ISLAMABAD: The inflation rate rose to 11.4% in September 2019 largely due to a hike in food prices and partially because of energy prices – the causes that could not be addressed by artificially keeping the interest rates at a higher level.
The pace of inflation, measured by the Consumer Price Index (CPI), increased to 11.4% in September over a year ago, stated the Pakistan Bureau of Statistics (PBS) on Wednesday. There was an increase of 0.9% as compared to the preceding month.
However, the core inflation – measured by excluding the impact of food and energy prices – slightly decelerated to 8.4% in urban areas and remained static at 8.8% in rural areas. State Bank of Pakistan Governor Dr Reza Baqir had recently changed the central bank’s target rate for determining the policy rate.
As against the earlier policy of setting the monetary policy rate while keeping in view the core inflation, the SBP has now shifted to the projection for headline inflation for determining the policy rate. It has projected the headline inflation in the range of 11-12% and set the interest rate at 13.25%.
Had the central bank not changed its policy, there would have been a strong case to cut the interest rate due to stable core inflation in the past three months.
The September inflation rate was in line with the central bank’s inflation projection.
The government had last month changed the inflation calculation methodology and the 11.4% rate has been calculated on the basis of the new methodology. When calculated with the old methodology and old base year of 2007-08, the rate of inflation in September would be 12.55%. However, on the basis of both the methodologies, the rate of inflation is increasing.

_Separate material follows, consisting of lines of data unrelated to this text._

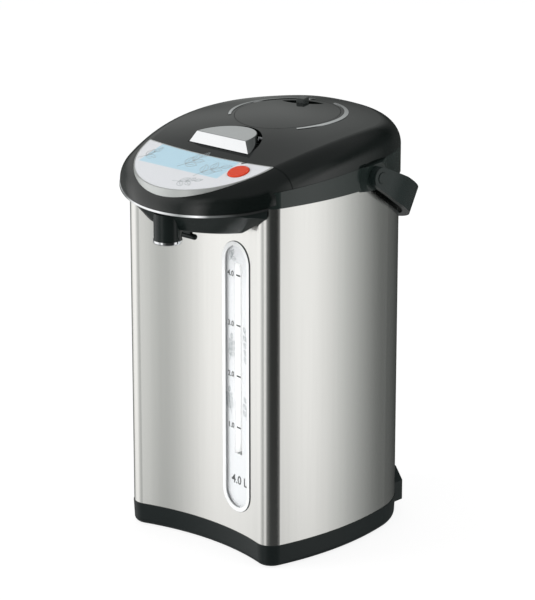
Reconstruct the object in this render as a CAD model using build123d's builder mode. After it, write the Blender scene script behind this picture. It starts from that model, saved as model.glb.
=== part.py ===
from build123d import *
import os
from math import cos, radians, sin, sqrt

# Electric thermo pot: a steel-skinned insulated jug with a hinged lid, a pump-fed spout under
# a front beak, a sight gauge and a swinging carry handle.
# Millimetres. +Z is up, the spout looks along -Y. The origin is on the table, under the middle
# of the pot's length; y values below are counted from the body's own centre, BODY_Y behind it.

os.makedirs("parts", exist_ok=True)

# ---------------------------------------------------------------- driving dimensions
# body in plan
HALF_W = 98.0  # half of the greatest width
SIDE_R = 268.0  # bowed sides
WIDEST_Y = -9.0  # where the sides stand furthest apart
CORNER_Y = -100.9  # front corners, before they are rounded
DISH = 15.2  # how far the front is dished between its corners
FRONT_CORNER_R = 14.0
BACK_Y = 100.9
BACK_CORNER_R = 72.7
# stock
SHEET = 0.8  # steel wrapper
WALL = 2.4  # moulded walls
TANK_WALL = 1.0
FIT = 0.1  # gap between parts that seat in each other
PLAY = 0.4  # gap round parts that move
# base
FOOT_H = 0.6  # how far the feet stand out of the base
FOOT_SUNK = 1.8  # and how deep they sit in it
FOOT_R = 8.0
FOOT_FRONT = (62.0, -74.0)
FOOT_BACK = (46.0, 72.0)
BASE_TOP = 20.5
BASE_PROUD = 0.5  # base stands out past the steel at its top
BASE_DRAFT = 0.5  # and is drawn in by this at its foot
BASE_EDGE_R = 5.0
BASE_FLOOR = 3.5
TONGUE_H = 6.0  # lip inside the steel
PLATE_R = 62.0  # round service plate in the floor
PLATE_T = 1.5
POST_PCD_R = 79.0  # posts that carry the tank, about its axis
POST_R = 5.0
SCREW_R = 1.8
SCREW_HEAD_R = 3.4
# tank and heater
TANK_Y = 8.0
TANK_R = 85.0
TANK_FLOOR = 68.0
TANK_CORNER_R = 10.0
RIM_Z = 325.0  # top of the tank's folded rim
RIM_R = 90.0
MOUTH_R = 80.0  # filling mouth in the collar
HEATER_R = 42.0
HEATER_T = 6.0
SHIELD_Z = 57.0
SHIELD_R = 84.5
SHIELD_RIM_R = 73.0
OUTLET = (20.0, -48.0)  # tank outlet, from the tank's axis
OUTLET_R = 6.0
BAND_Z = 88.0
BAND_H = 24.0
# pump
VOLUTE_R = 20.0
VOLUTE_Z = 30.0
VOLUTE_H = 12.0
MOTOR_R = 14.0
IMPELLER_R = 14.5
SHAFT_R = 1.5
SHAFT_PLAY = 0.05
BLADES = 6
# hoses and sight tube
HOSE_R = 6.0
HOSE_BORE_R = 4.5
TUBE_R = 4.4
TUBE_BORE_R = 3.4
HOSE_LAP = 7.0
TUBE_X = 38.8
TUBE_Y = -79.0
TUBE_LOW = 82.0
TUBE_HIGH = 269.0
HOSE_HIGH = 302.0
# gauge on the front
GAUGE_LOW = 40.0
GAUGE_HIGH = 280.0
GAUGE_W = 36.5
GAUGE_RIM = 1.6
SLOT_W = 9.5
SLOT_LOW = 91.0
SLOT_HIGH = 260.5
LENS_T = 1.0
LABEL_SHEET = 0.6
LENS_INSET = 2 * GAUGE_RIM + 0.4
CHANNEL_PLAY = 0.8  # backing channel round the sight tube
CHANNEL_T = 0.9
CHANNEL_LOW = 90.0
CHANNEL_HIGH = 261.5
# collar
COLLAR_LOW = 317.0
COLLAR_PROUD = 1.2
GROOVE_H = 4.5
DECK_T = 2.6
SEAL_T = 1.2
RIM_SLOPE = 0.066  # the lid's joint rises to the back
RIM_AT_0 = 336.8  # its height level with the body's centre
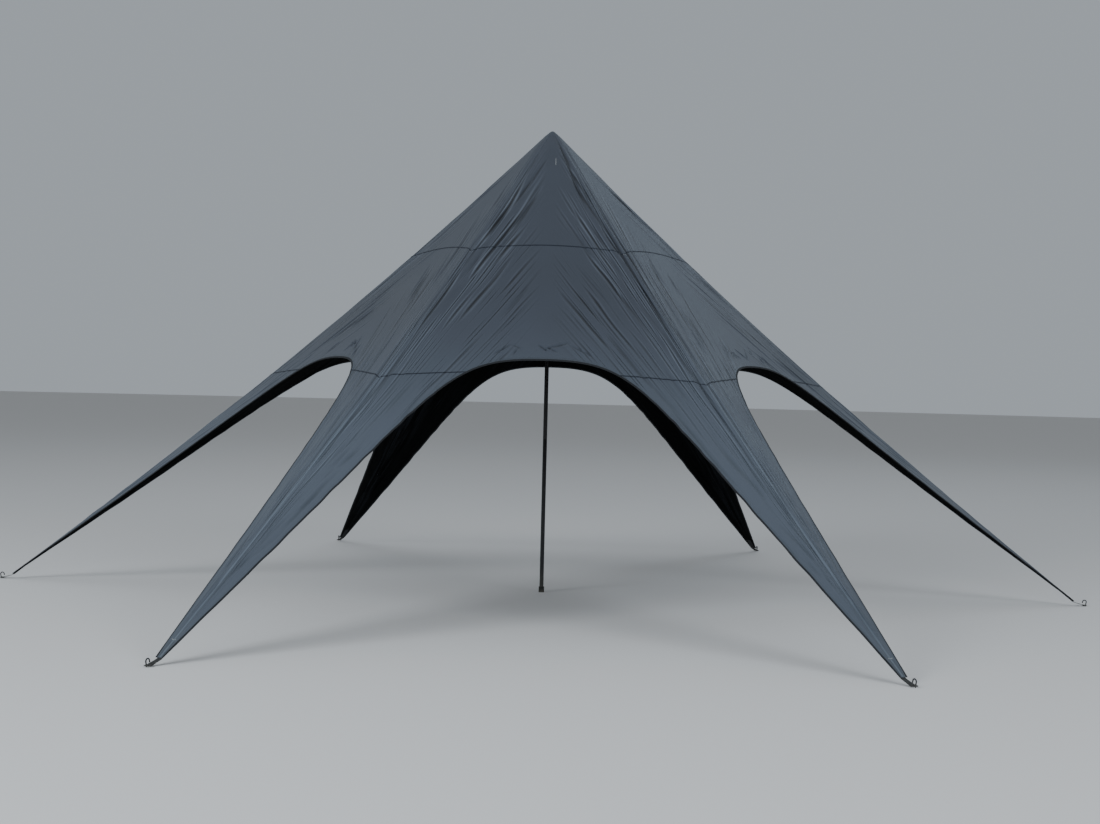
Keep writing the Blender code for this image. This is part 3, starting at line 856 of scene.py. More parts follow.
# Corner fittings, from the solids' own boxes where those say it
ring_low, ring_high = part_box("corner_ring_1")
RING_WIRE_RADIUS = (ring_high.z - ring_low.z) / 2
RING_HEIGHT = (ring_high.z + ring_low.z) / 2
RING_RADIUS = ring_high.y - RING_WIRE_RADIUS
RING_BAR = ring_low.x + RING_WIRE_RADIUS
RING_BOW = ring_high.x - RING_WIRE_RADIUS - RING_RADIUS
RING_CORNER_RADIUS = 0.004
STRAP_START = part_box("corner_strap_1")[0].x
STRAP_WIDTH = 2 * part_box("corner_strap_1")[1].y
STRAP_LAYER = 0.0015
STRAP_DEPTH = 0.0074                     # of its upper face below the smooth cloth, at the ridge
STRAP_PITCH = 0.002                      # between its stations
SELVEDGE = 0.001
EYE_RADIUS = 0.0028
PEG_FOOT_RADIUS = 4.2465
PEG_WIRE_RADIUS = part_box("corner_peg_1")[1].y
PEG_LEAN = math.radians(12)
PEG_SHAFT = 0.031
PEG_HOOK_RADIUS = 0.014
PEG_HOOK_END = 0.012

# Centre pole
CLEARANCE = 0.0003                       # between parts that slide or sit in each other
POLE_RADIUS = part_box("pole_lower")[1].x
POLE_WALL = 0.0015
POLE_LIP = 0.0006                        # of a tube's rolled end
POLE_PLUG_RADIUS = POLE_RADIUS - POLE_WALL - CLEARANCE
POLE_JOINTS = (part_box("pole_middle")[0].z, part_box("pole_upper")[0].z)
POLE_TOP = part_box("pole_upper")[1].z
PLUG_LENGTH = 0.08
FOOT_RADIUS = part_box("pole_foot")[1].x
FOOT_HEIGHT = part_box("pole_foot")[1].z
FOOT_BASE = 0.008
FOOT_GROOVES = (0.014, 0.024)            # heights of the grip grooves' lower edges
CATCH_ABOVE_JOINT = 0.045
HEAD_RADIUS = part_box("pole_head")[1].x
HEAD_RIM = 0.006
HEAD_DEPTH = 0.0053                      # of its dome below the smooth cloth
HEAD_FLANGE_RADIUS = 0.02


def in_corner(mesh, turn):
    """A copy of a mesh made in corner 1's place, turned to another corner."""
    copy = mesh.copy()
    copy.transform(Matrix.Rotation(math.atan2(turn.imag, turn.real), 4, "Z"))
    return copy


def strap_path():
    """The webbing's middle line from the side, as along + 1j * height: out, round the ring's bar and back."""
    bar = complex(RING_BAR, RING_HEIGHT)
    along = np.linspace(STRAP_START, TIP_RADIUS, 7)
    upper = along + 1j * (ridge_height(along) - STRAP_DEPTH - STRAP_LAYER / 2)
    run = (bar - upper[-1]) / abs(bar - upper[-1])
    towards_top = math.degrees(math.atan2((1j * run).imag, (1j * run).real))
    eye = arc(bar, EYE_RADIUS + STRAP_LAYER / 2, towards_top + 20, towards_top - 205, 22)
    neck = upper[-1] + (bar - upper[-1]) * 0.45
    lower = upper - 1j * STRAP_LAYER
    return np.concatenate([upper, [neck], eye, [neck - 1j * STRAP_LAYER], lower[::-1]])


def strap_mesh():
    """Flat webbing swept along its path, with eased selvedges and a UV map along its threads."""
    path = even_path(strap_path(), STRAP_PITCH)
    square = left_of(path)
    half, thin = STRAP_WIDTH / 2, STRAP_LAYER * 0.49
    across = np.linspace(-half + SELVEDGE, half - SELVEDGE, 9)
    upper = [(y, thin) for y in across]
    lower = [(y, -thin) for y in across[::-1]]
    section = [(-half, 0.0)] + upper + [(half, 0.0)] + lower
    sides = []
    for y, lift in section:
        places = path + square * lift
        sides.append(np.stack([places.real, np.full(len(path), y), places.imag], axis=-1))
    mesh = swept_mesh("strap", np.stack(sides, axis=1))
    along = np.repeat(np.linspace(0, len(path) * STRAP_PITCH, len(path)), len(section))
    widths = np.tile([y for y, _ in section], len(path))
    write_uv(mesh, "threads", (widths + 1j * along)[loop_vertices(mesh)])
    return mesh


def ring_mesh():
    """A D-shaped ring that lies level: a straight bar for the strap and a bow round the peg."""
    inset = RING_RADIUS - RING_CORNER_RADIUS
    bow = arc(RING_BOW, RING_RADIUS, -90, 90, 32)
    left = arc(complex(RING_BAR + RING_CORNER_RADIUS, inset), RING_CORNER_RADIUS, 90, 180, 6)
    right = arc(complex(RING_BAR + RING_CORNER_RADIUS, -inset), RING_CORNER_RADIUS, 180, 270, 6)
    outline = np.concatenate([bow, left, right])
    points = np.stack([outline.real, outline.imag, np.full(len(outline), RING_HEIGHT)], axis=-1)
    return tube_mesh("ring", points, np.full(len(points), RING_WIRE_RADIUS), True)


def peg_mesh():
    """The part of a steel peg above the ground: a leaning shaft and a hook back towards the tent."""
    lean = complex(math.sin(PEG_LEAN), math.cos(PEG_LEAN))
    inward = 1j * lean
    foot = complex(PEG_FOOT_RADIUS, 0)
    shoulder = foot + lean * PEG_SHAFT
    centre = shoulder + inward * PEG_HOOK_RADIUS
    turns = np.radians(np.linspace(0, 180, 25))
    bend = centre + PEG_HOOK_RADIUS * (lean * np.sin(turns) - inward * np.cos(turns))
    end = bend[-1] - lean * np.array([PEG_HOOK_END - 0.0015, PEG_HOOK_END - 0.0004, PEG_HOOK_END])
    path = np.concatenate([[foot, foot + 0.001j], bend, end])
    radii = np.full(len(path), PEG_WIRE_RADIUS)
    radii[-2:] *= (0.8, 0.4)
    points = np.stack([path.real, np.zeros(len(path)), path.imag], axis=-1)
    return tube_mesh("peg", points, radii, False)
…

The inflation in urban areas recorded an increase of 11.6% while in rural areas, it rose 11.1% in September over a year ago.
The chief economist of the central bank said on Tuesday that inflation would start receding from the second half of the current fiscal year.
A special panel of the National Assembly, set up to suggest measures to contain inflation, has called for stability in the exchange rate, reduction in the monetary policy rate, the introduction of a meaningful cut in current expenditure, reduction in indirect taxes on basic consumption goods and reduction in utility prices.
The special panel has also discouraged the policy of attracting hot foreign money by keeping the interest rate “artificially high”.
There was some scope to bring down the policy rate from 13.25% since the core inflation remained at around 8.5%, according to the special panel headed by Pakistan Muslim League-Nawaz (PML-N) member of the National Assembly Dr Ayesha Ghaus Pasha.
Her views were reinforced on Wednesday when core inflation stood at only 8.4% compared to September 2018.
Now, the real interest rate, when worked out on the basis of core inflation, is positive by 4.9%. Bank spread increased significantly in the first half of the current calendar year due to the high-interest rate.
Average inflation in the first quarter of the current fiscal year stood at 10.08% compared to 6.1% in the same period of the previous year, according to PBS.
Causes of inflation
Food inflation in both urban and rural areas increased 15% from over a year ago while non-food inflation remained in single digit at 9.7% in urban areas and 8% in rural areas, according to the PBS.
Out of 19 major items that saw an increase in September over last year, 14 were related to food in the urban areas. The central bank’s tight monetary policy has had no effect on the prices of food items, which are increasing because of supply shocks, increase in sales tax and monopoly of a few businesses.
The maximum increase was recorded in gas prices, which surged 114.64% in urban areas followed by 108.7% surge in prices of onion, 79.4% in chicken, 46.8% in moong pulse, 38% in cigarettes, 37% in sugar, 36.2% in potato and 22% in petrol. The increase in sugar prices once again underlines the monopoly in the sector that the Pakistan Tehreek-e-Insaf government has failed to break due to its influence in power corridors.
Cooking oil prices increased 20.3%, construction inputs 19%, vegetable ghee 18.3%, tea prices 16.4%, doctors’ fee 15.8%, masoor pulse 13.4%, meat 12.7%, wheat flour 12.3% and transport services 11.5%.
Published in The Express Tribune, October 3rd, 2019.